The worst was a 500 sq foot condo with a massive, and I mean ginormous, flat screen TV. The realtor announced boastingly that it conveyed with the condo. But why would you want a TV that takes up the wall? And what urban male has net curtains in the bedroom? Not in a kitsch, homesteading way, but in a can’t be bothered to take down what the previous old lady owner had up way.

It was after these traumatizing experiences that I made an offer on a place that I would later withdraw. It was so superior in just being a sensible one-bedroom condo with a balcony and great storage at a good price…that I overlooked the fact that it was essentially a suburban condo built in the city.

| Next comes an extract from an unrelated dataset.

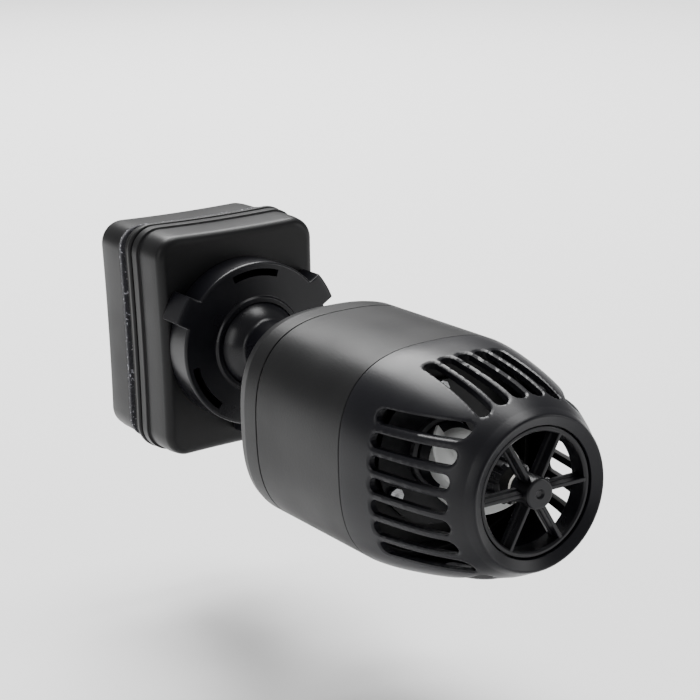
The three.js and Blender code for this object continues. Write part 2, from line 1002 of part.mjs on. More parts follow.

But then it gnawed at me. It didn’t feel right. The building was called The Fedora for god’s sake.

And it was built by a suburban homebuilder. Maybe if I hadn’t gone in the communal club room I would have been ok. But the dried flowers were getting to me.

I know I wouldn’t have to have dried flowers…but the fact that a guy who liked dry flowers and sconces owned the apartment didn’t make me feel good. These were not my people. This was not my place.

And so, I said a painful good bye to the Fedora. To the really good deal condo with aparking space and balcony and everything that was nearly perfect, and yet it wasn’t. Slowly my right brain took control and rejected the 97/100 rating my left brain had given. It turns out that one can be suburban in the city. Just say no.

10 responses to “Home coming”

  1. Jeremy says:

    The Fedora! That is awesome… (are you sure that isn’t its stage/d name?)

  2. Tim says:

    Can you imagine living in a hat? I guess if I *had* to live in a hat, a fedora would be a good option. Or a panama. Perhaps a fez. Beret, maybe?

    I hope there’s a post on its way with some of the lovely pics you showed Jen and me of the place you *did* get.

  3. Stella says:

    Thank you Tim and Jeremy for reassuring me I did not kill the blog.

    yes, the future holds images of the new home.

  4. jeremy says:

    yeah, why are the comments so scarce on fridays? this seems like such a universal experience, too; i believe jung called it the archetypal quest to find a non-“straight guy” apartment…

  5. But why would you want to put a dining table in the living room?

  6. trixie says:

    living space, TMK.
    you are showcasing your straight-guy-ness.

  7. Kate the Great says:

    But I don’t get it either. Even if it looks suburban with the dried flowers and the crooked pictures, who says you can’t replace the dried flowers with bright orange pots of delphiniums or whatever you want when you move in? It’s communal after all, right?

  8. PB says:

    Dear Stella, as always I love your crisp and yet so descriptive writing. With such fabulous pictures!

    Athough I must clarify one thing – forgive me, I can’t help it . . .

    Crate & Barrell-style modeling. Every closet was purged, cleaned, and organized; every bookshelf perfectly arranged with tchotchkes banished; the orange slipcovers of the sofa replaced with “natural,” and shiny cream carpet installed. Everything was neutralized; cream, white, and beige dominated the new landscape.

    C&B style can include color. I will take you shopping to said store when we are together some day . . . and you will see, orange is so OK.

  9. Dave says:

    Sorry for not commenting, Stella. I had Friday off and spent the day wandering Manhattan looking for art. It turns out there’s a whole world out there when you turn off the internet.

    I hadn’t known your first condo pick was in a building called the Fedora. Blech.

  10. Stella says:

    Pandora…sorry for grabbing C&B as the catch-all for retail displays. Yes, take me shopping and show me color.